Lebih lanjut, situasi El Nino serta pemanasan global yang membuat produksi pangan domestik juga semakin menurun bahkan sejumlah 22 negara sudah membatasi ekspor pangannya. Hal ini memberikan ketakutan sendiri bagi pemerintah karena informasi ini bersifat dadakan.
"Dulu yang namanya impor beras semua negara menawarkan 'saya punya stok', 'saya punya stok', 'saya punya stok', sekarang 22 negara stop ekspor dan membatasi ekspor pangan." ujar Presiden Jokowi, dalam acara Pertemuan Tahunan Bank Indonesia, Rabu 929/11/2023).
Kendati situasi akibat El Nino menyebabkan kekeringan di Indonesia, namun Badan Meteorologi, Klimatologi, dan Geofisika (BMKG) Dwikorita Karnawati mengungkapkan, fenomena iklim yang memicu anomali kenaikan suhu, El Nino, akan segera berakhir.
"Meskipun saat ini El Nino masih cukup kuat, BMKG memprediksi bahwa fenomena ini akan melemah dan berakhir pada awal tahun 2024. Ini akan diikuti oleh musim hujan yang meningkat, dengan curah hujan di atas normal, terutama pada Januari dan Februari," kata Dwikorita dikutip dari keterangan di situs resmi BMKG, Selasa (31/10/2023).
Beralih ke lain hal, Presiden Jokowi juga mengingatkan bahwa peredaran uang semakin kering di pelaku-pelaku usaha. Broad money (M2) tercatat tumbuh kecil pada Oktober 2023, bahkan pertumbuhan terendah sepanjang sejarah Indonesia yakni sebesar 3,4% yoy menjadi Rp8.505,4 triliun.

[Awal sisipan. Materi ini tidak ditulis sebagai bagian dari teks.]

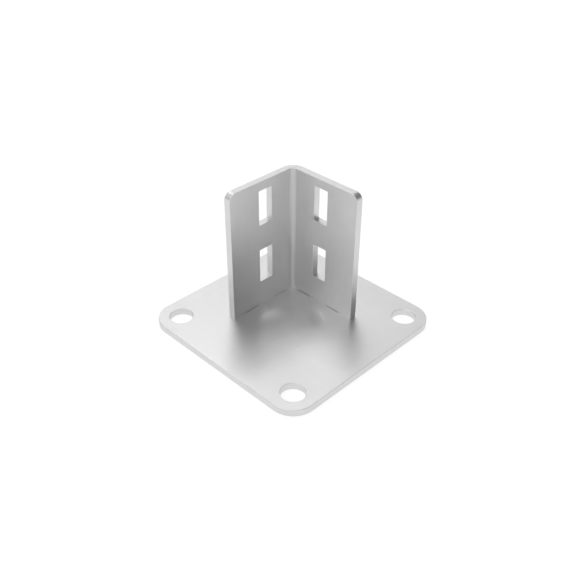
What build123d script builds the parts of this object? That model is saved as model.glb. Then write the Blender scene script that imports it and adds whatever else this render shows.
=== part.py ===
from build123d import *
from build123d.topology import SkipClean
import os

# Console foot bracket: a square base plate that carries an upright slotted angle.
#
# Millimetres, +Z up. The origin is the middle of the plate's underside, where the
# bracket stands on the floor. The sides of the plate run along X and Y. The angle's
# fold is at the (-X, +Y) corner of its square footprint. Its left leg runs from the
# fold towards -Y and its right leg towards +X, so the angle opens towards (+X, -Y).

# Base plate, cut from flat sheet; the inset is from the plate's sides to the middle
# of a hole
plate_side = 110.0
plate_thickness = 4.0
plate_corner_radius = 13.0
bolt_hole_diameter = 13.0
bolt_hole_inset = 12.5

# Upright angle, folded from flat sheet; its height is above the plate
angle_thickness = 4.0
leg_length = 48.0
angle_height = 75.0
bend_inner_radius = 3.0
leg_corner_radius = 4.0

# Fixing slots, the same in both legs; the setback is from the outer face of the
# other leg to the middle of the slot, and the margin is from the leg's top edge
slot_width = 9.0
slot_height = 20.0
slot_corner_radius = 0.5
slot_pitch = 35.0
slot_setback = 24.0
slot_top_margin = 5.0
slots_per_leg = 2

# Locating tabs under each leg, which drop into slots in the plate and are plug
# welded from the underside; the setback is to the first tab, from the outer face
# of the other leg
tab_width = 9.0
tab_pitch = 21.5
tab_setback = 13.5
tab_clearance = 0.25
tabs_per_leg = 2
weld_depth = 1.2

# Deburred edges
edge_break = 0.1

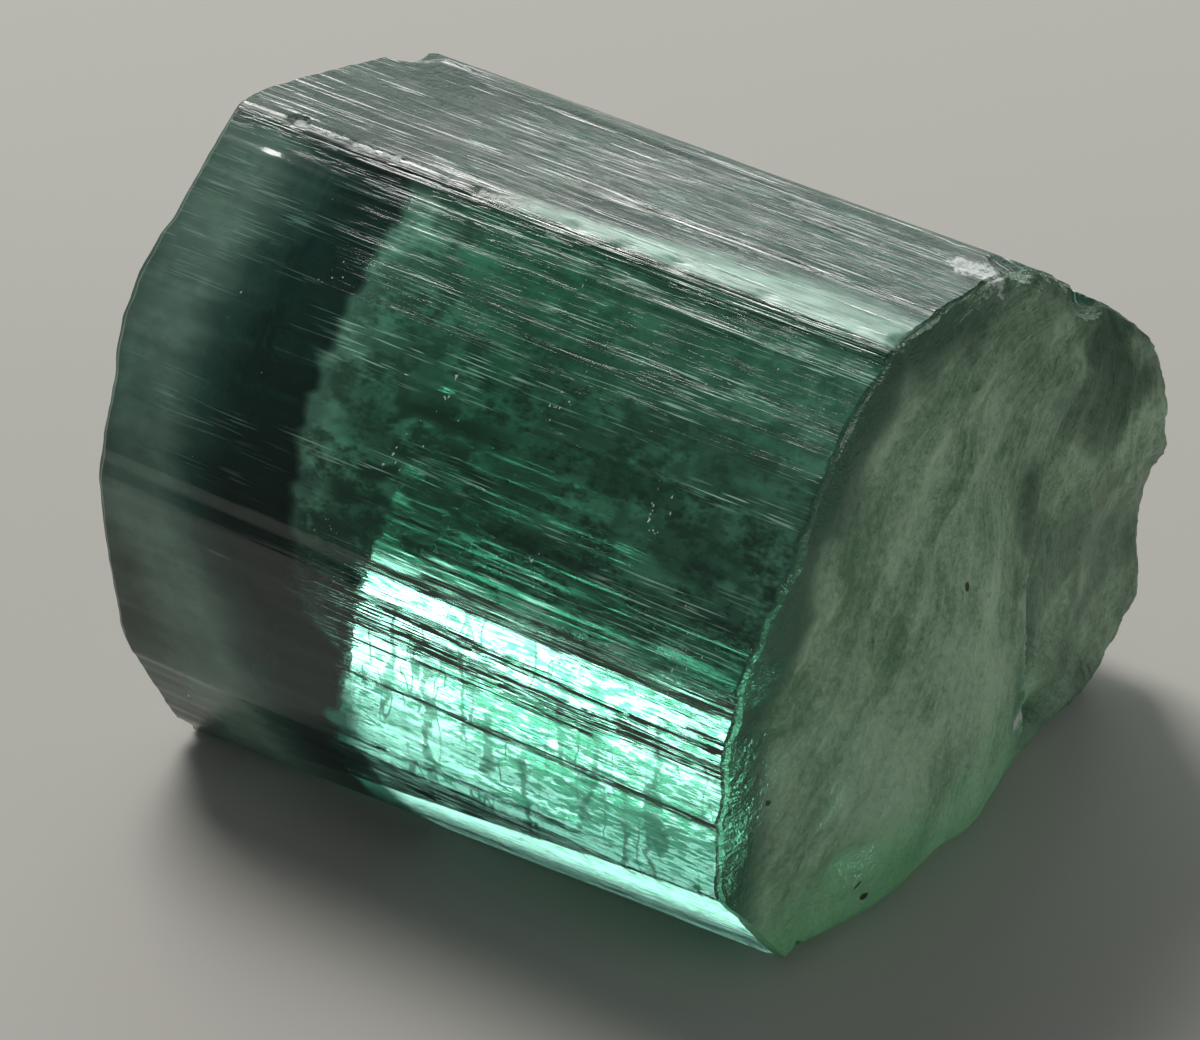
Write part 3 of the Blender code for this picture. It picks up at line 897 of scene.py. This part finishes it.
def closed_faces(rings, count):
    """Quads between rings of count points each, and triangles that close both ends."""
    index = np.arange(count)
    after = (index + 1) % count
    faces = []
    for ring in range(rings - 1):
        here, there = ring * count, (ring + 1) * count
        quads = np.stack([here + index, there + index, there + after, here + after], -1)
        faces += [tuple(quad) for quad in quads.tolist()]
    last = (rings - 1) * count
    low_end, high_end = rings * count, rings * count + 1
    faces += [(low_end, a, b) for a, b in zip(index.tolist(), after.tolist())]
    faces += [(high_end, last + b, last + a) for a, b in zip(index.tolist(), after.tolist())]
    return faces


def end_middle(ring, relief):
    """The point that closes an end, from its innermost ring."""
    middle = ring.mean(axis=0)
    middle[0] = relief(middle[1:2], middle[2:3])[0]
    return middle


def write_marks(mesh, marks):
    """Writes each three of the marks as one attribute."""
    for names in MARKS:
        packed = np.stack([marks[name] for name in names], -1)
        layer = mesh.attributes.new(" ".join(names), "FLOAT_VECTOR", "POINT")
        layer.data.foreach_set("vector", packed.astype(np.float32).ravel())


def crystal_mesh():
    """The crystal's closed surface, with the marks that its finish reads."""
    points, columns = crystal_points()
    bitten = bite_chips(points, CHIPS)
    nicked = bite_chips(points, edge_nicks(random.Random(NICK_SEED)))
    points[..., 2] = np.maximum(points[..., 2], 0.0)
    ends = [end_middle(points[0], left_relief), end_middle(points[-1], break_relief)]
    verts = np.concatenate([points.reshape(-1, 3), ends]) - (*MIDDLE, 0.0)
    mesh = bpy.data.meshes.new("crystal")
    mesh.from_pydata((verts * MM).tolist(), [], closed_faces(*points.shape[:2]))
    mesh.validate()
    mesh.shade_smooth()
    mesh.set_sharp_from_angle(angle=math.radians(SHARP_ANGLE))
    write_marks(mesh, crystal_marks(points, columns, bitten, nicked))
    return mesh


def crystal_marks(points, columns, bitten, nicked):
    """The marks of each point of the rings, then of the two that close the ends."""
    rings, count = points.shape[:2]
    first_break = LEFT_RINGS - 1 + SIDE_RINGS
    break_tones, shards = break_marks(points)
    on_break = (np.arange(rings) >= first_break)[:, None]
    frost = np.maximum(np.maximum(0.35 * bitten, 0.8 * nicked), 0.9 * shards * on_break)
    line, glow = edge_frost(points, columns)
    broken = np.clip(np.repeat(np.arange(rings), count) - first_break + 2.0, 0.0, 1.0)
    marks = {
        "broken": np.append(broken, [0.0, 1.0]),
        "frost": np.append(np.maximum(frost, line).ravel(), [0.0, 0.0]),
        "glow": np.append(glow.ravel(), [0.0, 0.0]),
    }
    for name, values in side_marks(points, columns).items():
        marks[name] = np.append(values.ravel(), [values[0].mean(), values[-1].mean()])
    for name, values in break_tones.items():
        marks[name] = np.append(values.ravel(), [0.0, values[-1].mean()])
    return marks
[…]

Hal ini memang dapat menjadi kekhawatiran bagi para pelaku pasar hingga pemerintah karena artinya perusahaan relatif enggan melakukan ekspansi bisnis serta pertumbuhan kredit akan tidak cukup tinggi.
Namun, dari sudut pandang lain, hal ini juga dapat memberikan tanda bahwa inflasi Indonesia dapat ditekan karena jumlah uang beredar yang relatif tidak bertumbuh banyak.